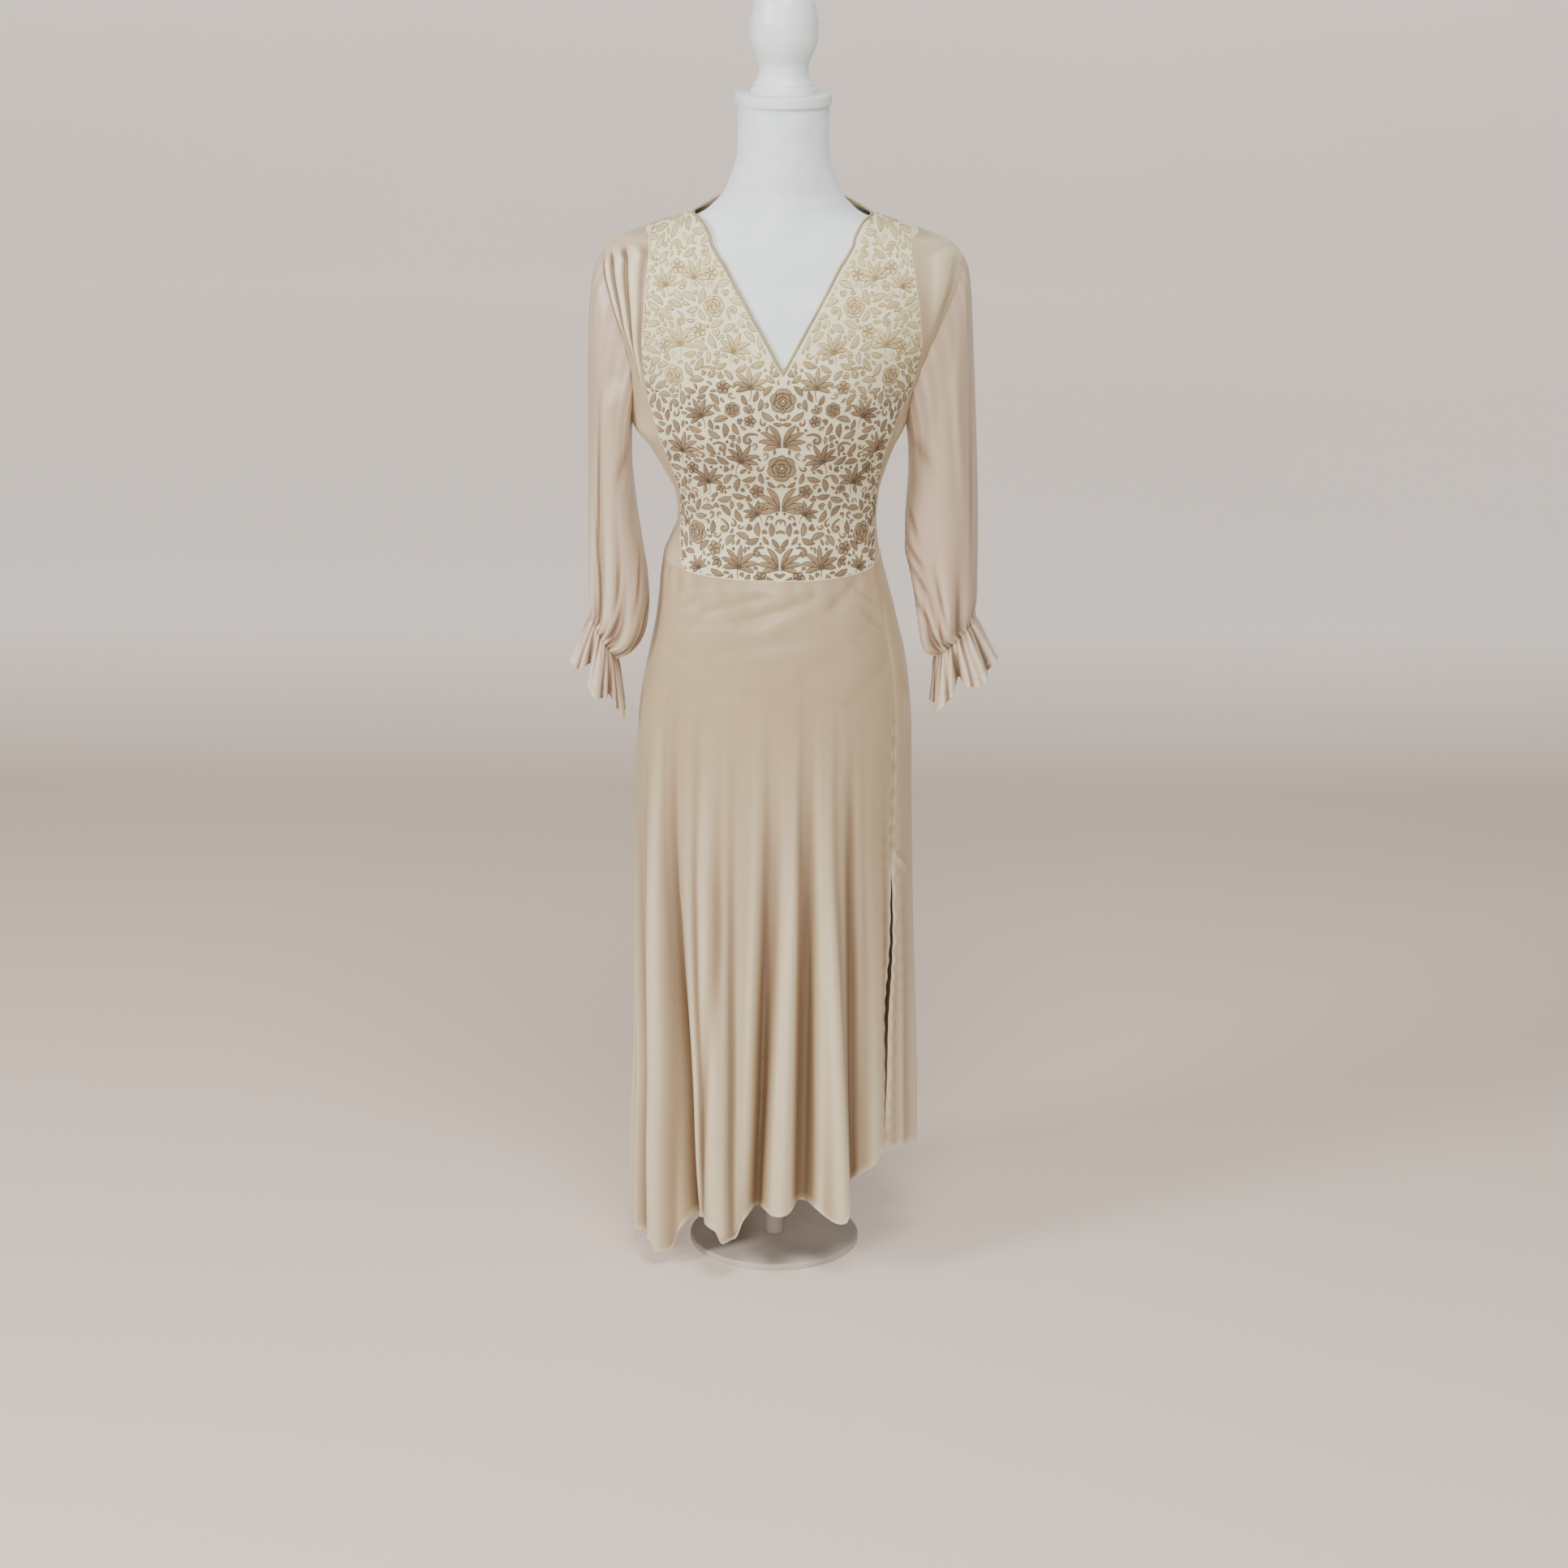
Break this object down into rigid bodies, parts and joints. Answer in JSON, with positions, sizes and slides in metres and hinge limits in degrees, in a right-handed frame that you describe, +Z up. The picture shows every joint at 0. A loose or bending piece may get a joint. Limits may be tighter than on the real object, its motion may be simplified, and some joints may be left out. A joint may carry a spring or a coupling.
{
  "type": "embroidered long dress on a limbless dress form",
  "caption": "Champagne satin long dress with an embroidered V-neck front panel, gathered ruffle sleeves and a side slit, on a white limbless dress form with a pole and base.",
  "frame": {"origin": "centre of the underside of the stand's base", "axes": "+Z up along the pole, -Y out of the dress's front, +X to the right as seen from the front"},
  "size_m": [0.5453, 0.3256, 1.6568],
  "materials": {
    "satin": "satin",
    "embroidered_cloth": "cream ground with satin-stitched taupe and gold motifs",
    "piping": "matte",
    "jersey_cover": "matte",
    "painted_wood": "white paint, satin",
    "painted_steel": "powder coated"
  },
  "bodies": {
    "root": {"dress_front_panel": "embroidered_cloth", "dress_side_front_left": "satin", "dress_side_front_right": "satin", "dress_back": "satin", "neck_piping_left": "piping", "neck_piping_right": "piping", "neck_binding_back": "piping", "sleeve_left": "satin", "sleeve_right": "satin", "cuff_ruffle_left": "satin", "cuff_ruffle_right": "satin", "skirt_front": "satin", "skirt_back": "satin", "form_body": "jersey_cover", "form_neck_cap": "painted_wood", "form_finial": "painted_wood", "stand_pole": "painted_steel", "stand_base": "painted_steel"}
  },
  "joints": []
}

== == ==

▸ **Problem**: Pick out every line holding the string "bodies" and return it.

▸ **Exercise response**:
Break this object down into rigid bodies, parts and joints. Answer in JSON, with positions, sizes and slides in metres and hinge limits in degrees, in a right-handed frame that you describe, +Z up. The picture shows every joint at 0. A loose or bending piece may get a joint. Limits may be tighter than on the real object, its motion may be simplified, and some joints may be left out. A joint may carry a spring or a coupling.
  "bodies": {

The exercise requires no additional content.